Imagine you need to understand the relationships between a million people in a city. Who knows whom, how well, and in what context. To do this perfectly, you would need to examine every possible pair, which amounts to half a trillion interactions. Even with the fastest computers on Earth, that task would grind most research to a halt.
This is essentially the problem that scientists face every day in fields ranging from drug discovery to climate modelling. And for decades, the brute force approach — crunch everything, examine every relationship — was simply accepted as the cost of doing business.
But what if you didn't need to examine every pair? What if a clever mathematical strategy could give you results that are nearly just as accurate, using only a tiny fraction of the effort?
That is precisely what a new study published in one of mathematics' most prestigious journals has demonstrated. The research introduces a rigorous theoretical foundation for an algorithm called Randomly Pivoted Cholesky — or RPCholesky — and shows that it is not just fast, but provably excellent. The implications stretch from artificial intelligence to chemistry, physics, and beyond.
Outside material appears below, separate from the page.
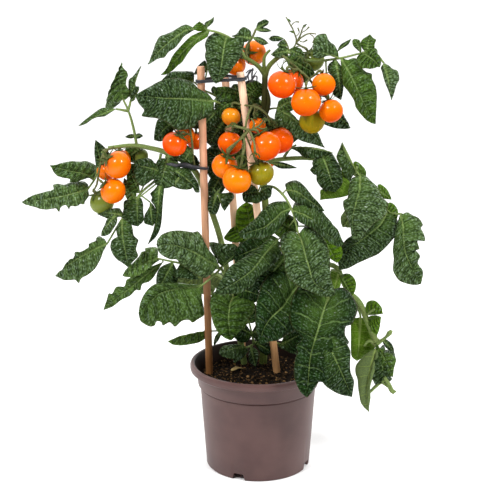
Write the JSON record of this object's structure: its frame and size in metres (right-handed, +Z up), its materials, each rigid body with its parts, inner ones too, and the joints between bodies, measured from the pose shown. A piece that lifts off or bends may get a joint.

The Hidden Bottleneck in Modern AI
To understand why this matters, we need to talk about something called kernel methods. These are powerful mathematical tools used in machine learning to find patterns in data. Think of them as a way to measure similarity: how alike are two molecules? Two images? Two climate patterns?
The problem is that measuring similarity between every pair of data points gets expensive very quickly. If you have 10,000 data points, you need to fill in a table with 100 million entries. If you have 100,000 points, that table balloons to 10 billion entries. Doing anything useful with a table that enormous — solving equations, finding patterns, making predictions — requires enormous computational resources and time.
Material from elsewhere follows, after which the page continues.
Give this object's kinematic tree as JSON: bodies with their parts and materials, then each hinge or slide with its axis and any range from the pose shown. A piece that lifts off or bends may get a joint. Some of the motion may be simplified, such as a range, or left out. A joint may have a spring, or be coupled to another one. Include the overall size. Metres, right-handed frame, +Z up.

Mathematically, this table of pairwise similarities is called a kernel matrix, and working with the full matrix directly can require so many calculations that it becomes practically impossible at scale. Researchers have long known that these matrices often have a hidden simplicity buried inside them: most of their information is concentrated in a relatively small number of directions. In mathematical terms, the matrix is nearly low rank.
This insight has driven decades of research into approximation methods. The idea is simple in spirit: instead of filling in the entire table, find the most informative columns of that table, and reconstruct the rest from those. Get the right columns, and your approximation is almost as good as the real thing, at a fraction of the cost.
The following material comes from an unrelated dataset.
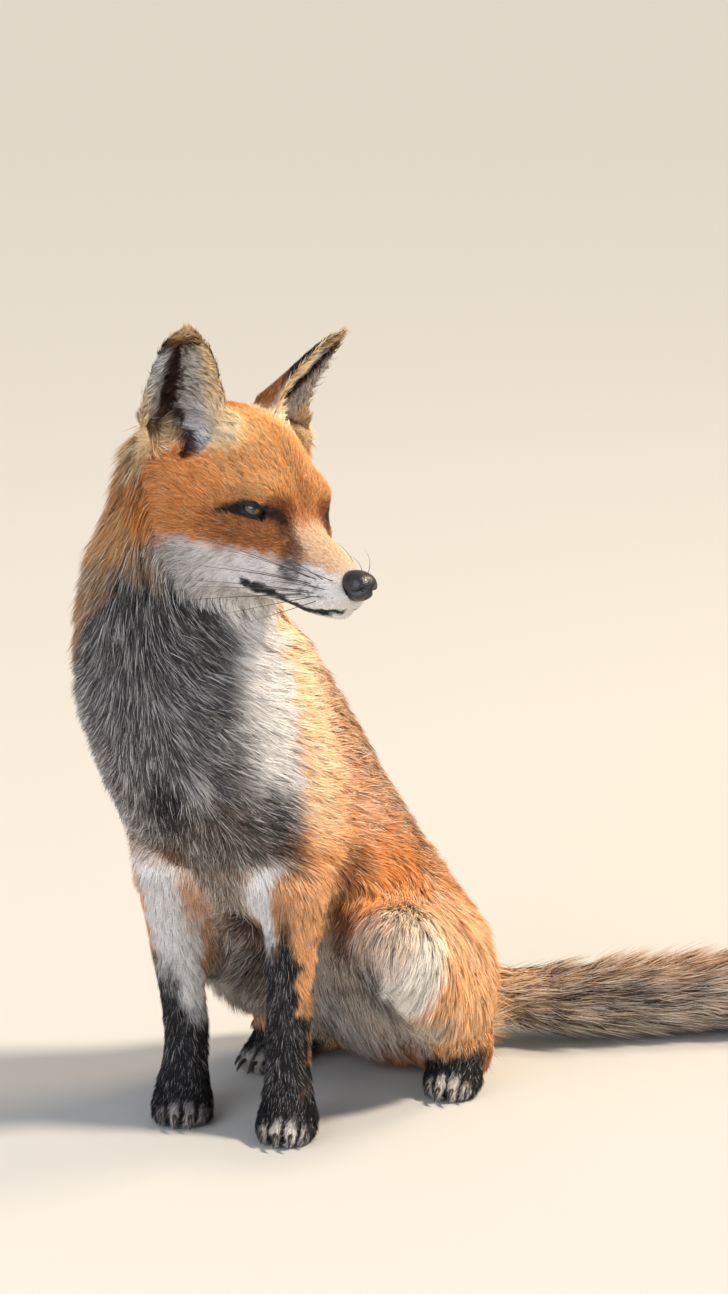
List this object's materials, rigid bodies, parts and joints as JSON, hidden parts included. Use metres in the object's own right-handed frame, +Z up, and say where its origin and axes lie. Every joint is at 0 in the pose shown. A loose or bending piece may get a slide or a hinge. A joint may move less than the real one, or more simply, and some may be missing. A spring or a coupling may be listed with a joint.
{
  "type": "red fox, sitting",
  "caption": "A life-size red fox sitting upright on its haunches, head turned to its left, ears up, black forelegs straight, full tail laid along the floor.",
  "frame": {"origin": "centre of the bounding box's floor face", "axes": "+Z up, +X towards the fox's left side, -Y the way its chest faces"},
  "size_m": [0.4664, 0.5172, 0.576],
  "materials": {
    "coat": "thick fur of guard hairs over underfur: orange, cream, grey-brown and black",
    "ears": "short velvety black fur behind, long pale hairs inside",
    "nose_leather": "moist black pebbled skin",
    "eyes": "wet amber eye with a dark pupil"
  },
  "bodies": {
    "root": {"jaw": "coat", "head": "coat", "neck": "coat", "chest": "coat", "belly": "coat", "rump": "coat", "forepaw_left": "coat", "forepaw_right": "coat", "foreleg_left": "coat", "foreleg_right": "coat", "hindfoot_left": "coat", "hindfoot_right": "coat", "thigh_left": "coat", "thigh_right": "coat", "tail_tip": "coat", "tail_middle": "coat", "tail_root": "coat", "ear_right": "ears", "ear_left": "ears", "nose": "nose_leather", "eye_right": "eyes", "eye_left": "eyes"}
  },
  "joints": []
}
The hard part is knowing which columns to pick.
The Goldilocks Problem of Column Selection
Over the years, researchers developed several strategies for picking columns, each with its own strengths and weaknesses.
One approach, called greedy pivoting, always picks the column that looks most important at the current moment. It is like always grabbing the shiniest object in the room. This works well when the data is tidy and uniform, but it fails badly in the presence of outliers — rare but important data points that the greedy method becomes fixated on, at the expense of everything else.
Another approach is uniform random sampling, which just picks columns at random, ignoring all available information. This avoids the outlier problem but introduces a different flaw: it can completely miss small but crucial clusters within the data. In one of the paper's illustrative experiments, uniform sampling had a 99.6% chance of completely missing two small clusters of data points shaped like eyes within a larger dataset shaped like a smiling face.
More sophisticated methods, such as determinantal point process (DPP) sampling, come with stronger theoretical guarantees but require an enormous amount of computation to implement — sometimes between 80 and 200 times more work than simpler methods, making them impractical for large datasets.
Enter RPCholesky, which the authors describe as the Goldilocks solution. It neither always chases the biggest value nor ignores all information. Instead, at each step it randomly selects the next column with a probability proportional to how much unexplained variation that column still contains. Columns that carry more residual information are more likely to be picked, but columns with less information still have a chance. This balance between exploitation and exploration is, it turns out, exactly what is needed.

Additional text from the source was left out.